Learning to balance his cricket ambitions with his studies is a subject he cringes about. "School is strict. There are two types: non-semester, which is for six months, and semester, which lasts for a year. The principal helps me out a little bit," Kumar says.
While the rest of the men and boys will let their hair down after a day's play, Kumar has to make do, at times, with the company of his schoolbooks. "I am sort of doing assignments during the World Cup," he says, admitting he gets fewer of those compared to his friends back home. "I keep reminding him to get them done," Davison teases.
Like millions, Kumar is a fan of Sachin Tendulkar. Davison reckons Kumar has modelled his batting on cricket's best batsman this generation. "It was quite obvious in his technique. The way he was balanced at the crease and the shots he played indicated he had watched Tendulkar a lot," Davison says.

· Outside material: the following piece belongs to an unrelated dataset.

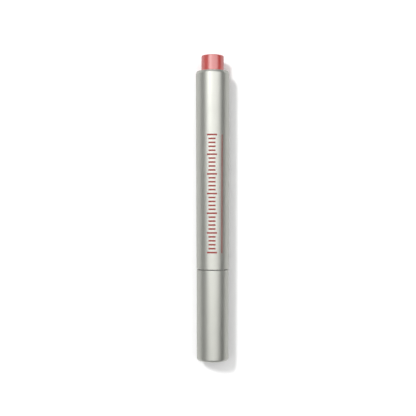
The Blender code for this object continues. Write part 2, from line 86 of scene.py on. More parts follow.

"I watch him on TV a lot," Kumar says. And the thing that impresses him about Tendulkar? "How simple he is in the way he bats, doesn't complicate things. His balance and feet movement are the best. But I would not imitate him as we are different."
I ask them both what is the one thing they would like to take back home from this World Cup. Kumar jokes about not falling sick. One thing he would not mind is meeting Tendulkar. "But I don't think that might happen," he smiles. Davison for his part would like bow out with another team victory. "We beat Bangladesh in 2003 and I would like to help Canada do the same this time. We have Zimbabwe and Kenya…"
In the meanwhile they're having fun talking about life, shared likes and dislikes. They have found one thing neither enjoyed at school: neither had a musical bone in their body. "I was shit at clarinet," Davison confesses. "Oh, I just used to pretend," Kumar says, looking at Davison, who replies, "I did the same."